No Apologies No Regrets
From the roles she plays to the cigars she smokes, actress Demi Moore makes her own choices.
From the Print Edition:
Demi Moore, Autumn 96
(continued from page 1)
The films in which she has starred—they include Ghost, St. Elmo's Fire, A Few Good Men, Indecent Proposal, Disclosure, The Scarlet Letter, Striptease (for which she was paid $12.5 million, a record for an actress) and Disney's The Hunchback of Notre Dame (in which she is the voice of Esmeralda)—have grossed more than a billion dollars. That's right, billion with a "b." She has earned more than $21 million in the last two years, making her the only film actress on the Forbes magazine compendium of the highest-paid performers.
Moore has been sometimes lauded and more often vilified by the celebrity-hungry mass media, praised for the highly popular movie Ghost, roundly criticized for baring her breasts in Striptease.
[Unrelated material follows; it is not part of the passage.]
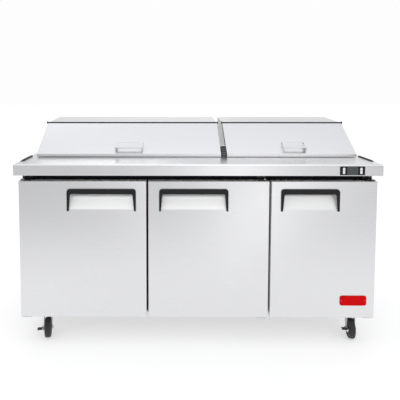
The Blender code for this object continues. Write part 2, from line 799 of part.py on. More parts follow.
def make_shelf(number, door):
    """A flat rack of bars, resting on the step at the back and on two clips in front."""
    left, right = door_opening(door)
    left, right = left + 0.004, right - 0.004
    front, back, (low, high) = SHELF_FRONT, SHELF_BACK, SHELF_Z
    shelf = box(f"shelf_{number}", (left, front, low), (right, back, high))
    pitch = (right - left - 0.008) / SHELF_BARS
    slot = pitch - SHELF_BAR
    rows = ((front + 0.010, SHELF_CROSS[0]), (SHELF_CROSS[1], back - 0.010))
    for row_front, row_back in rows:
        for i in range(SHELF_BARS):
            x = left + 0.007 + i * pitch
            cut_box(shelf, (x, row_front, low - CLEAR), (x + slot, row_back, high + CLEAR))
    finish(shelf, LINER_METAL)


def make_pan(name, left, right):
    """An open food pan hung by its rim."""
    rim_top, rim_low = WORKTOP_TOP + 0.0018, WORKTOP_TOP + TOUCH
    gap = 0.002
    sheet = 0.0012
    pan = box(name, (left, PAN_FRONT, rim_low), (right, PAN_REAR, rim_top))
    inset = PAN_RIM + gap
    floor = WORKTOP_TOP - PAN_DEPTH
    body = box(
        f"{name}_body",
        (left + inset, PAN_FRONT + inset, floor),
        (right - inset, PAN_REAR - inset, rim_low + 0.0008),
        0.94,
    )
    join(pan, body)
    cut_box(
        pan,
        (left + inset + sheet, PAN_FRONT + inset + sheet, floor + sheet),
        (right - inset - sheet, PAN_REAR - inset - sheet, rim_top + 0.005),
        0.94,
    )
    finish(pan, STEEL)


def make_condensing_unit():
    """Compressor, coil and fan shroud on one tray behind the grille."""
    floor = BASE_BOTTOM + SHEET + TOUCH
    unit = box("condensing_unit", (-0.50, 0.202, floor), (0.20, 0.360, floor + 0.004))
    join_box(unit, (-0.46, 0.318, floor + 0.002), (-0.18, 0.354, 0.430))
    for i in range(9):
        x = -0.452 + i * 0.030
        cut_box(unit, (x, 0.336, floor + 0.016), (x + 0.022, 0.37, 0.418))
    shroud = box("condensing_unit_shroud", (-0.43, 0.262, floor + 0.02), (-0.21, 0.322, 0.385))
    join(unit, shroud)
    cut(
        unit,
        cylinder("condensing_unit_duct", (FAN_X, 0.285, FAN_Z), 0.098, 0.062, "Y", sides=24),
    )
    shell = turned(
        "condensing_unit_shell",
        [(0.0, 0.17), (0.045, 0.155), (0.066, 0.120), (0.066, 0.040), (0.055, 0.0), (0.0, 0.0)],
        (0.04, 0.279, floor + 0.002),
        sides=20,
    )
    join(unit, shell)
    finish(unit, COPPER_BLACK)
    make_condenser_fan()


def make_condenser_fan():
    """A hub with pitched blades, turning about Y."""
    centre = (FAN_X, FAN_Y, FAN_Z)
    pivot = empty("condenser_fan_axis", centre)
    fan = cylinder("condenser_fan", centre, 0.022, 0.030, "Y", sides=16)
    for i in range(FAN_BLADES):
        blade = box_mesh("condenser_fan_blade", (-0.026, -0.0012, 0.010), (0.026, 0.0012, 0.088))
        blade.transform(Matrix.Rotation(math.radians(FAN_PITCH), 4, "Z"))
        blade.transform(Matrix.Rotation(math.tau * i / FAN_BLADES, 4, "Y"))
        blade.transform(Matrix.Translation(centre))
        join(fan, add(blade.name, blade))
    finish(fan, BLACK_PLASTIC, pivot)


def make_evaporator():
    """The cold coil's housing, high at the back of the food space."""
    left, right, front, back, low, high = -0.30, 0.26, 0.238, 0.318, 0.600, 0.790
    coil = box("evaporator", (left, front, low), (right, back, high))
    cut_box(coil, (left + 0.01, front + 0.060, low + 0.01), (right - 0.01, back + 0.01, high - 0.01))
    slots = 14
    pitch = (right - left - 0.020) / slots
    for i in range(slots):
        x = left + 0.014 + i * pitch
        cut_box(coil, (x, front - 0.01, low + 0.02), (x + pitch - 0.010, front + 0.050, high - 0.02))
    finish(coil, LINER_METAL)


def make_rear_grille():
    """A louvred panel over the machine compartment."""
    y = CABINET_REAR + TOUCH
    grille = box(
        "rear_grille",
        (-GRILLE_HALF, y, GRILLE_Z[0]),
        (GRILLE_HALF, y + GRILLE_SHEET, GRILLE_Z[1]),
    )
    first_x = -((GRILLE_COLUMNS - 1) * LOUVRE_PITCH[0] + LOUVRE_WIDTH) / 2
    for column in range(GRILLE_COLUMNS):
        x = first_x + column * LOUVRE_PITCH[0]
        for row in range(GRILLE_ROWS):
            z = GRILLE_Z[0] + 0.022 + row * LOUVRE_PITCH[1]
            cut_box(
                grille, (x, y - CLEAR, z), (x + LOUVRE_WIDTH, y + CLEAR, z + LOUVRE_HEIGHT)
            )
    finish(grille, DARK_STEEL)


# ---------------------------------------------------------------- controller


def make_controller():
    """A dark bezel in the worktop's lip, with a display and two buttons let into it."""
    gap = 0.0005
    holes = [frame_outline(DISPLAY_X, DISPLAY_Z)]
    for x in BUTTONS_X:
        holes.append(frame_outline((x - BUTTON_HALF_WIDTH, x + BUTTON_HALF_WIDTH), BUTTON_Z))
    bezel = prism(
        "controller_bezel",
        [frame_outline(PANEL_X, PANEL_Z), *holes],
        "Y",
        FRONT + 0.0008,
        WORKTOP_FRONT - TOUCH,
    )
    finish(bezel, BLACK_PLASTIC)

    display = box(
        "controller_display",
        (DISPLAY_X[0] + gap, FRONT + 0.0013, DISPLAY_Z[0] + gap),
        (DISPLAY_X[1] - gap, FRONT + 0.0180, DISPLAY_Z[1] - gap),
    )
    finish(display, GLASS_BLACK)

    for name, x in zip(("left", "right"), BUTTONS_X):
        half = BUTTON_HALF_WIDTH - gap
        middle = (BUTTON_Z[0] + BUTTON_Z[1]) / 2
        pivot = empty(f"button_{name}_slide", (x, FRONT, middle))
        button = box(
            f"button_{name}",
            (x - half, FRONT, BUTTON_Z[0] + gap),
            (x + half, FRONT + 0.010, BUTTON_Z[1] - gap),
        )
        finish(button, WHITE_PLASTIC, pivot)


# ---------------------------------------------------------------- castors


def make_caster(name, x, y, turn, braked):
    """A swivelling fork with its axle, drawn trailing backwards and turned into place."""
    pivot = empty(f"caster_{name}_swivel", (x, y, RACE_TOP))
    race = (RACE_TOP + RACE_BOTTOM) / 2
    fork = cylinder(f"caster_fork_{name}", (x, y, race), 0.030, RACE_TOP - RACE_BOTTOM, sides=20)
    axle_y = y + TRAIL
    reach = FORK_HALF + FORK_PLATE
    join_box(fork, (x - reach, y - 0.024, RACE_BOTTOM - 0.003), (x + reach, y + 0.034, 0.1235))
    cheek = [
        (y - 0.022, 0.1215),
        (axle_y - 0.012, WHEEL_RADIUS - 0.006),
        (axle_y - 0.006, WHEEL_RADIUS - 0.013),
        (axle_y + 0.006, WHEEL_RADIUS - 0.013),
        (axle_y + 0.012, WHEEL_RADIUS - 0.006),
        (y + 0.032, 0.1215),
    ]
    for low in (x - reach, x + FORK_HALF):
        join(fork, prism(f"{fork.name}_cheek", [cheek], "X", low, low + FORK_PLATE))
    axle = cylinder(
        f"{fork.name}_axle", (x, axle_y, WHEEL_RADIUS), AXLE_RADIUS, 2 * reach + 0.004, "X", sides=12
    )
    join(fork, axle)
    finish(fork, DARK_STEEL, pivot)

    spin = empty(f"caster_{name}_axle", (x, axle_y, WHEEL_RADIUS), pivot)
    rim = WHEEL_RADIUS / math.cos(math.pi / WHEEL_SIDES)
    half, bore = WHEEL_WIDTH / 2, AXLE_RADIUS + 0.0008
    wheel = turned(
        f"caster_wheel_{name}",
        [
            (rim - 0.004, half),
            (rim, half - 0.006),
            (rim, -half + 0.006),
            (rim - 0.004, -half),
            (rim - 0.014, -half),
            (rim - 0.017, -half + 0.004),
            (0.016, -half + 0.004),
            (0.014, -half - 0.001),
            (bore, -half - 0.001),
            (bore, half + 0.001),
            (0.014, half + 0.001),
            (0.016, half - 0.004),
            (rim - 0.017, half - 0.004),
            (rim - 0.014, half),
        ],
        (x, axle_y, WHEEL_RADIUS),
        "X",
    )
    finish(wheel, RUBBER, spin)

    if braked:
        make_brake_lever(name, x, axle_y, reach, pivot)
    pivot.rotation_euler.z = math.radians(turn)


def make_brake_lever(name, x, axle_y, reach, pivot):
    """A pedal beside the wheel, pivoting on the axle's end."""
    hinge = empty(f"brake_{name}_axis", (x, axle_y, WHEEL_RADIUS), pivot)
    arm = [
        (axle_y - 0.010, WHEEL_RADIUS - 0.010),
        (axle_y + 0.040, WHEEL_RADIUS - 0.002),
        (axle_y + 0.046, WHEEL_RADIUS + 0.016),
        (axle_y - 0.010, WHEEL_RADIUS + 0.010),
    ]
    low = x + reach + TOUCH
    lever = prism(f"brake_lever_{name}", [arm], "X", low, low + 0.0035)
    join_box(
        lever,
        (low + 0.0015, axle_y + 0.016, WHEEL_RADIUS + 0.006),
        (low + 0.030, axle_y + 0.043, WHEEL_RADIUS + 0.010),
    )
    cut(
        lever,
        cylinder(
            f"{lever.name}_hole",
            (low, axle_y, WHEEL_RADIUS),
            AXLE_RADIUS + 0.0008,
            0.02,
            "X",
            sides=12,
        ),
    )
    finish(lever, STEEL, hinge)


# ---------------------------------------------------------------- assembly

clear_scene()
PARTS = collection("sandwich_prep_table")
CUTTERS = collection("cutters")

make_outer_casing()
make_liner_and_insulation()
make_front_frame()
make_base_pan()
make_worktop()
make_end_trims()
make_lid_divider()
for index, one_door in enumerate(DOORS, start=1):
    door_pivot = make_door(index, one_door)
    make_hinges(index, one_door)
    make_shelf(index, one_door)
make_nameplate(door_pivot)
for lid_side in LIDS:
    make_lid(lid_side)
for pan_name, (pan_left, pan_right) in PANS.items():
    make_pan(pan_name, pan_left, pan_right)
make_condensing_unit()
make_evaporator()
make_rear_grille()
make_controller()
for caster in CASTERS:
    make_caster(*caster)
bpy.context.view_layer.update()
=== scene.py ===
"""Looks of a three-door refrigerated sandwich prep table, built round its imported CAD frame."""

import json
import math

import bmesh
import bpy
from mathutils import Matrix, Vector


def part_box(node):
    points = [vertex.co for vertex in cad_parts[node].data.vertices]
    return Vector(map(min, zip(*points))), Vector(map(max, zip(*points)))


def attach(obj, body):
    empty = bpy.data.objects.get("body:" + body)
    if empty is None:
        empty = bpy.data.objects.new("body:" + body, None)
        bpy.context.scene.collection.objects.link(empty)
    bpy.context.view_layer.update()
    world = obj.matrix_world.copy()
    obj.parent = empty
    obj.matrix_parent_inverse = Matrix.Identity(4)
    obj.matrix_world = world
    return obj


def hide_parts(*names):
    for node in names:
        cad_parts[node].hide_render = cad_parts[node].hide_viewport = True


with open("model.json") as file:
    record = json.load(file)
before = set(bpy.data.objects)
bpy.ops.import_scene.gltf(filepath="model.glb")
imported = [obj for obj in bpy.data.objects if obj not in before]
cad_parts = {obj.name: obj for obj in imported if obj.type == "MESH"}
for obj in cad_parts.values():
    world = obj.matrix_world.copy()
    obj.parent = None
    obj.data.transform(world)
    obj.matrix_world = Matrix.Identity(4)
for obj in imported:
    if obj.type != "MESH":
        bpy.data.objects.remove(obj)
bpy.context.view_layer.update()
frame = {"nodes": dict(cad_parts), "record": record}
NODES = frame["nodes"]
JOINTS = {joint["name"]: joint for joint in frame["record"]["behaviour"]["joints"]}
CASTERS = ("front_left", "front_right", "rear_left", "rear_right")
SIDES = ("left", "right")
DOORS = (1, 2, 3)
DOOR_PANELS = {f"door_{number}_panel": number for number in DOORS}

# ---------------------------------------------------------------- camera

# Almost square-on, from a little above the worktop. The lens and sensor are in millimetres.
CAMERA_PLACE = (-0.1335, -2.5753, 1.3213)
CAMERA_PITCH, CAMERA_YAW = math.radians(86.32), math.radians(0.38)
CAMERA_LENS, CAMERA_SENSOR = 40.05, 36.0
CAMERA_SHIFT = (0.08, -0.21)


def make_camera():
    data = bpy.data.cameras.new("camera")
    data.lens, data.sensor_width = CAMERA_LENS, CAMERA_SENSOR
    data.shift_x, data.shift_y = CAMERA_SHIFT
    data.dof.use_dof = False
    camera = bpy.data.objects.new("camera", data)
    camera.location = CAMERA_PLACE
    camera.rotation_euler = (CAMERA_PITCH, 0.0, CAMERA_YAW)
    bpy.context.scene.collection.objects.link(camera)
    bpy.context.scene.camera = camera


make_camera()

# ---------------------------------------------------------------- node graphs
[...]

She has been condemned for posing nude and pregnant on the cover of Vanity Fair and for daring to call President Bill Clinton to try to get Pentagon support for the Navy SEAL movie. (She managed only to speak to a presidential aide, and the Pentagon turned her and her producers down because there are no women SEALs, so the movie is being made without official assistance.) Her almost nine-year marriage to Bruce Willis, and the birth of their three daughters, have been frequent if not constant subjects of speculation and fabrication in the headlines of perhaps every tabloid on the face of the earth.
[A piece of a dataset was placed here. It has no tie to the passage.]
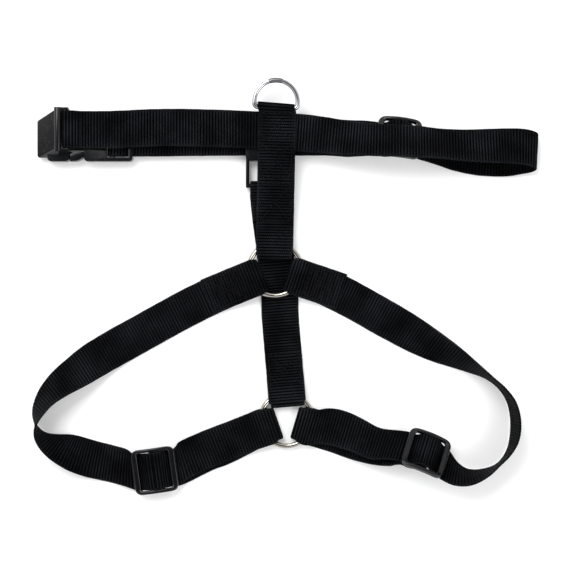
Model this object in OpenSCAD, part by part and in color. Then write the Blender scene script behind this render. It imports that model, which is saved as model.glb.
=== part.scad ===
// Adjustable webbing dog harness, lying flat with its girth strap folded over itself.
// Millimetres, +Z up. The harness rests on z = 0, centred on the origin.

/* [Webbing] */
// Width of the webbing
webbing_w = 25.4; // [24:0.1:25.6]
// Thickness of one layer of webbing
webbing_t = 1.5; // [1:0.1:1.5]
// Thickness of the sewing thread
thread_t = 0.6; // [0.4:0.1:0.8]

/* [Rings] */
// Outer diameter of the two round rings
ring_outer_d = 39; // [38.6:0.1:39.4]
// Wire diameter of the two round rings
ring_wire_d = 3.5; // [3:0.1:3.6]
// Outer width of the leash ring
d_ring_w = 32.5; // [32:0.1:33]
// Wire diameter of the leash ring
d_ring_wire_d = 3.2; // [2.8:0.1:3.3]
// Length of the straight leg beside the leash ring's bar
d_ring_leg = 1.6; // [1.5:0.1:4]

/* [Tri-glides] */
// Length of a tri-glide along its strap
glide_l = 30; // [28:0.5:31]
// Width of a tri-glide across its strap
glide_w = 30.8; // [30.4:0.1:33]
// Diameter of the middle bar of a tri-glide
glide_bar_d = 3.2; // [2.6:0.1:3.4]
// Width of each end bar of a tri-glide
glide_end_w = 4.3; // [3.5:0.1:4.6]
// Highest point of the arched rails above the middle bar's centre
glide_arch_z = 3.6; // [3:0.1:4.5]

/* [Buckle] */
// Length of the closed buckle
buckle_l = 65; // [64:0.5:66]
// Width of the buckle body
buckle_w = 32.4; // [31:0.1:33]
// Thickness of the buckle body
buckle_h = 9; // [8:0.1:9.2]
// Thickness of the receiver's walls
buckle_wall = 1.8; // [1.4:0.1:2]

/* [Hidden] */

black = "#17181b";
plastic = "#222327";
nickel = "#b9b4ab";
chrome = "#d5d8dc";
thread = "#0d0e10";

slip = 0.12;                                   // clearance between webbing and what it wraps
ply = webbing_t + 0.1;                         // step from one stacked layer to the next
floor_z = webbing_t / 2 + 0.05;                // middle of a layer that lies on the ground
ring_lift = (ring_wire_d + webbing_t) / 2 + slip;
bar_lift = (glide_bar_d + webbing_t) / 2 + 0.15;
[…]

And yet, to Moore, it is all part of that "territory." She is, for a movie star, refreshingly direct: her magnetic green eyes immediately engage rather than avoid. Later, in her trailer, she will talk of her career, the press, the publicity—good and bad—her technique as an actress, her marriage, her children, her own troubled childhood, her hopes for the future—and her love of cigars. She will unhesitatingly speak her mind.
Criticism of nudity? "You wouldn't limit a man that way." The controversy over Striptease? "They're already making a big stink over the poster, which is nothing more than a pantyhose ad. Yet because it's me it seems to be a big deal."
Evasion is a word Moore seems never to have learned—usually to her benefit, but sometimes to her detriment. Her attitude toward life is to march right ahead, do the best she can and let the chips fall. What others may think is not her concern. Is she the stereotypical, traditional girl next door? Of course not. But is she a highly successful, highly competent, driven and ambitious but ultimately decent and caring professional woman? Yes.
The renowned British actress Joan Plowright, Moore's co-star in The Scarlet Letter, once put it this way: "Demi uses what she's got and puts it in the marketplace. She has an honesty, truthfulness and straightforwardness that is very, very attractive." With Moore, what you see—and sometimes you see a great deal—is what you get.
Much of what you get consists of dedication, determination and devotion. She is into building and maintaining her body beautiful, and she works out frequently with her personal trainer, himself a state-of-the-art specimen of what years of weightlifting and cardiovascular exercise can accomplish. After arriving on the set at 7:45 a.m. and working on the movie constantly until 1, she will use her lunchtime not to rest in her trailer but to go for a 40-minute run—in the 90-degree Florida sun—her trainer at her side.
But while she certainly places great value in her trim, well-toned physique, she seems to have the proper perspective. Talking to a crew member between takes, she will glance down at her abdomen and laughingly point to the "loose skin." "Loose skin," she says. "It's from the baby. But it was worth it."
She also, from most accounts, does not behave on set like a spoiled diva, a grown-up member of the brat pack. The massager, for instance, who was busy kneading her shoulders outside the barracks is not for Moore alone. Moore makes a point, on all her films, of providing free massages for all crew members. "They work so hard and don't get paid a lot," she says. "It's a little fringe benefit that means something." Then there is this unsolicited comment from a female crew member upon finding out that a visitor was on the base to write a profile of the star: "She is generous and gracious of spirit. She is never rude, and she is a pleasure to work for. I've worked with many actresses, and she is the best. She's special."
Moore is relaxing in her trailer after a long day. She is showered, fresh; the blood-and-grime makeup has been removed, her glamorous cheekbones and prominent chin are sparkling clean. She has changed to jeans and a tight white T-shirt. Bright silver earrings dangle from her fully exposed, somewhat pointy ears, and the five-o'clock shadow that is her temporary coiffure seems somewhat neater, more in place. With or without hair, she exudes unalloyed eroticism—the healthy kind, natural, totally unforced.